◆ Available data:
==========
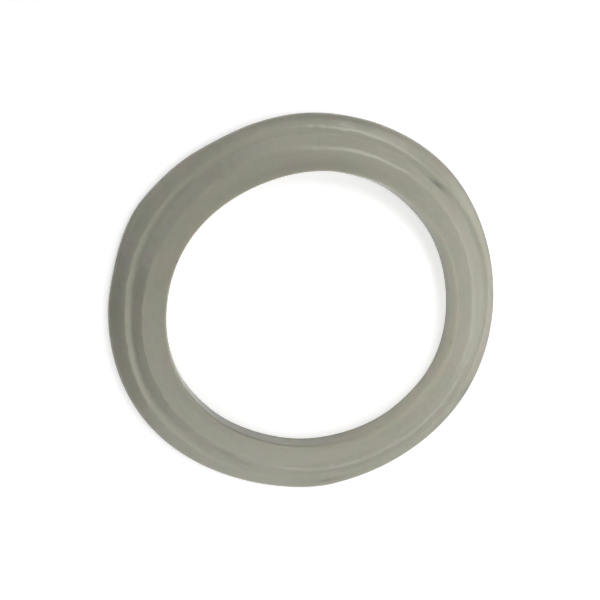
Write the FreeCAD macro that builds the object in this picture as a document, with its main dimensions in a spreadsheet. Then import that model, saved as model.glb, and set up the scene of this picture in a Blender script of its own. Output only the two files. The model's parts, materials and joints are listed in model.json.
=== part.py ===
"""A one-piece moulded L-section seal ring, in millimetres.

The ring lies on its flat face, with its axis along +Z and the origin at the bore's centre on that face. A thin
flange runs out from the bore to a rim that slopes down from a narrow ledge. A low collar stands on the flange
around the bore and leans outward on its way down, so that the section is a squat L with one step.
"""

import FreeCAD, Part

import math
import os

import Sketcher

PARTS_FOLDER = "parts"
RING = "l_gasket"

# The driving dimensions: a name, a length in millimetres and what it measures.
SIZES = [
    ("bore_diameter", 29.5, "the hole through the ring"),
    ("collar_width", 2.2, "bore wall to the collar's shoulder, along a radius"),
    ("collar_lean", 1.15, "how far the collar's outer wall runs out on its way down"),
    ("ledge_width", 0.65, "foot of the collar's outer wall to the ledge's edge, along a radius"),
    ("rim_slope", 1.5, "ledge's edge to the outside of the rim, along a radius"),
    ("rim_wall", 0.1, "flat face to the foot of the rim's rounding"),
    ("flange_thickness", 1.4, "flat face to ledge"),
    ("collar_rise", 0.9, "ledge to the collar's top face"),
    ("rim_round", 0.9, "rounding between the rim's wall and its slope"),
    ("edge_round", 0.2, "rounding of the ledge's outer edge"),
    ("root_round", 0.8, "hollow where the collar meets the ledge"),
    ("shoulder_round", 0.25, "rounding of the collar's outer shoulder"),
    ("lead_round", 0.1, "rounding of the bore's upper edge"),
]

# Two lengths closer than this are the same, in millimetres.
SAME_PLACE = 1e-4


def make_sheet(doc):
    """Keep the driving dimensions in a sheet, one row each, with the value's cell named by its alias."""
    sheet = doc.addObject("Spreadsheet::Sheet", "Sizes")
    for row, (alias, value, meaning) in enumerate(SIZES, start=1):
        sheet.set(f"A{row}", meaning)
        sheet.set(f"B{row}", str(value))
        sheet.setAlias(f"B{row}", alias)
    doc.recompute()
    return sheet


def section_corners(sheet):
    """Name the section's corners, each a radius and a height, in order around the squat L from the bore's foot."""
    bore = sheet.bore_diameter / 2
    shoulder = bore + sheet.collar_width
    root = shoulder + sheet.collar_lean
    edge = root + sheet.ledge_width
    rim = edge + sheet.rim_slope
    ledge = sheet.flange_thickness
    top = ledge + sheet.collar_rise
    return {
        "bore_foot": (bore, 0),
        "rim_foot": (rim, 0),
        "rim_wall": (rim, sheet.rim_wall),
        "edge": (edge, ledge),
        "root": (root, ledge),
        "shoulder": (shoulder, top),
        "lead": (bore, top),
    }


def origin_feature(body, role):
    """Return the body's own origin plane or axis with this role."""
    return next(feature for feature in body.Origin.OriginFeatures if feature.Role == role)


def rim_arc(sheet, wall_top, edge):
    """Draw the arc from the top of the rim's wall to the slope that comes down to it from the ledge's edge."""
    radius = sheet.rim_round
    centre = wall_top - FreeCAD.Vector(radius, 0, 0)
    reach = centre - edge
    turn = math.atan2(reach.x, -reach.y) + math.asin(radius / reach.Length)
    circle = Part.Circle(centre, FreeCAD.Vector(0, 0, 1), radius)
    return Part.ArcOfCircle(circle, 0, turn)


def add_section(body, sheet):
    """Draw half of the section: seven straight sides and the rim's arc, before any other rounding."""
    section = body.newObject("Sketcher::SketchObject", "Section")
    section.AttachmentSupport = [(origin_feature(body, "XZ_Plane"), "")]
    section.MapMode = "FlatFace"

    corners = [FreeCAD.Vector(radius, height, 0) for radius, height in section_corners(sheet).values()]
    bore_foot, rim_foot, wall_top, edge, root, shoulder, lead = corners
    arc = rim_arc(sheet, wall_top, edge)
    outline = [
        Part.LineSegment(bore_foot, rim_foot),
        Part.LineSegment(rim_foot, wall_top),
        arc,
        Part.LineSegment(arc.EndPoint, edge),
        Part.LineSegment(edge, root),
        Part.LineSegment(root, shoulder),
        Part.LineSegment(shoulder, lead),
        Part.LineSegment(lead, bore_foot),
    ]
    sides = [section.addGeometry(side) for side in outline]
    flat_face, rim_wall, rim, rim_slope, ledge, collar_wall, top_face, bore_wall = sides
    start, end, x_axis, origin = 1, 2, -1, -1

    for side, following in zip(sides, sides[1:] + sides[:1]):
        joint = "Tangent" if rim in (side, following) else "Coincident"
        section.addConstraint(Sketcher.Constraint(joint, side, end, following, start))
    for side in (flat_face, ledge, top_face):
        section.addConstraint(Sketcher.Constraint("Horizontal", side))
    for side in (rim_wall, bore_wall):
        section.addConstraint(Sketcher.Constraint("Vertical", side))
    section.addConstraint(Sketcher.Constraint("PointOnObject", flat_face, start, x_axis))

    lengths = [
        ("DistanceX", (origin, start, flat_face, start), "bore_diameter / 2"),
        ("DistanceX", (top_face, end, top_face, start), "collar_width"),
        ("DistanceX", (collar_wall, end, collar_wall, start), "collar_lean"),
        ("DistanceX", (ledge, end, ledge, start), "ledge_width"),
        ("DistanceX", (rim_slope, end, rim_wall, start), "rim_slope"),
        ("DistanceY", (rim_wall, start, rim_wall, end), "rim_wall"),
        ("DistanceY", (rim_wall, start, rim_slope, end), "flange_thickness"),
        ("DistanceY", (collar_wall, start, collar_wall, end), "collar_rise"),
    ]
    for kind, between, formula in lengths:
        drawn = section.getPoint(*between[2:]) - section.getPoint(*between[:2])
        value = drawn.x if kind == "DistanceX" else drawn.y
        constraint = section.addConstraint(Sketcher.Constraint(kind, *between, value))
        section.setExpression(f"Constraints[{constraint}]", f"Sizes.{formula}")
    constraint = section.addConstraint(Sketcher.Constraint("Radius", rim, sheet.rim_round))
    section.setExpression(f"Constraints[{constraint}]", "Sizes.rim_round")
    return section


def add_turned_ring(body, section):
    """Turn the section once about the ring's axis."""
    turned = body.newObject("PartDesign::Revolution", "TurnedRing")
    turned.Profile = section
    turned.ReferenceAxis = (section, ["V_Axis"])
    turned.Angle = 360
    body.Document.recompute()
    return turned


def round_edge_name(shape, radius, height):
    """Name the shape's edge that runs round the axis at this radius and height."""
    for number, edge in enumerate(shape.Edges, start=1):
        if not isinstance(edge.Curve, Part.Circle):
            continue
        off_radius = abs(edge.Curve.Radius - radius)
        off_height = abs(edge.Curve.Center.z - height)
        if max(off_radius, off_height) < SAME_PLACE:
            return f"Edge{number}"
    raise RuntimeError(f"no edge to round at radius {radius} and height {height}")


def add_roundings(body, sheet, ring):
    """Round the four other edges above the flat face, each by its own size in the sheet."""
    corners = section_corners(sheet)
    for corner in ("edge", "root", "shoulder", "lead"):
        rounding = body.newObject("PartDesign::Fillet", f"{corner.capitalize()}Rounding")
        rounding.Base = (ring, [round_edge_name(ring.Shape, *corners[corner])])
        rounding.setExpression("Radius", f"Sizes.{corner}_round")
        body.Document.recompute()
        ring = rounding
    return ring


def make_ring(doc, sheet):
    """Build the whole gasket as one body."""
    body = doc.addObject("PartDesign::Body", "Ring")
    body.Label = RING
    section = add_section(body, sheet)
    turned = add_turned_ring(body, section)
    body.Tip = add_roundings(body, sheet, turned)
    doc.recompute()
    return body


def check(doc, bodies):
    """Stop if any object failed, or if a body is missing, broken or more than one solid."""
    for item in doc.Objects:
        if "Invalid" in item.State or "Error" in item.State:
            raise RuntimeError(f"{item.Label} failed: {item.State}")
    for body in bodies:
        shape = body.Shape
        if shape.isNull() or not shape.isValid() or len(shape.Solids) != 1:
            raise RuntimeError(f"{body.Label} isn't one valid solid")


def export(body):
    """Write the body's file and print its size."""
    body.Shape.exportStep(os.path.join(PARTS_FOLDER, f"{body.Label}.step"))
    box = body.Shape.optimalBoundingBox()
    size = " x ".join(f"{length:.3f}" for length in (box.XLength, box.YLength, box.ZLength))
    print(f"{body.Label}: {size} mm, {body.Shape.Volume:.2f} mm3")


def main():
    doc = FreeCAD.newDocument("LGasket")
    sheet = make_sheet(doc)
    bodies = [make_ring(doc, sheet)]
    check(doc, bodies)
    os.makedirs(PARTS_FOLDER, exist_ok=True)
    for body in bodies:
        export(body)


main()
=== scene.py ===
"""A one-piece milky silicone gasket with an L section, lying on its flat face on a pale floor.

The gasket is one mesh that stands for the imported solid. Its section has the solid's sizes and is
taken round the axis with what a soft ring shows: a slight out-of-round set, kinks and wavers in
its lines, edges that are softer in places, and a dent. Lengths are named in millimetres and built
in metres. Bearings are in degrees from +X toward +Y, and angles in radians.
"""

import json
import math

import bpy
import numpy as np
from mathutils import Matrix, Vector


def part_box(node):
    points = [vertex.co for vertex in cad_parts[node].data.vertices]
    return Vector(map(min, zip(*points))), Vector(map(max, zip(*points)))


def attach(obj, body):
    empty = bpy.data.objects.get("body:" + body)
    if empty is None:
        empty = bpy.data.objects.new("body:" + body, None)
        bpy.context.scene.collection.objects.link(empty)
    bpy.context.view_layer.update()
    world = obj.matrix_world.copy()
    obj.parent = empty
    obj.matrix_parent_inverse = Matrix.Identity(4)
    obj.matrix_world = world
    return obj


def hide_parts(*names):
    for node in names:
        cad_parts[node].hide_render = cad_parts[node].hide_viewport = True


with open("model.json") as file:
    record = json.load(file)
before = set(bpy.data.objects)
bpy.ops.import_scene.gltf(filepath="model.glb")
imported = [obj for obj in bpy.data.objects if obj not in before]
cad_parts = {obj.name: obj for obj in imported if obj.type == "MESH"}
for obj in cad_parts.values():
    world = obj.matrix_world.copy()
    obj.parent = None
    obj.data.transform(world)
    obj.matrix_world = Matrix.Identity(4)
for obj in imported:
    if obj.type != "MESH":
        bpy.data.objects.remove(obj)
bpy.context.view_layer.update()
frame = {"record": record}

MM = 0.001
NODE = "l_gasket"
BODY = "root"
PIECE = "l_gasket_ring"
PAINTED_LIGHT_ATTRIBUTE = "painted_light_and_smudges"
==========
◆ Work instructions: Give back exactly the lines from the line holding "for node in" through the last line of the listing, including both.

◆ The solution:
    for node in names:
        cad_parts[node].hide_render = cad_parts[node].hide_viewport = True


with open("model.json") as file:
    record = json.load(file)
before = set(bpy.data.objects)
bpy.ops.import_scene.gltf(filepath="model.glb")
imported = [obj for obj in bpy.data.objects if obj not in before]
cad_parts = {obj.name: obj for obj in imported if obj.type == "MESH"}
for obj in cad_parts.values():
    world = obj.matrix_world.copy()
    obj.parent = None
    obj.data.transform(world)
    obj.matrix_world = Matrix.Identity(4)
for obj in imported:
    if obj.type != "MESH":
        bpy.data.objects.remove(obj)
bpy.context.view_layer.update()
frame = {"record": record}

MM = 0.001
NODE = "l_gasket"
BODY = "root"
PIECE = "l_gasket_ring"
PAINTED_LIGHT_ATTRIBUTE = "painted_light_and_smudges"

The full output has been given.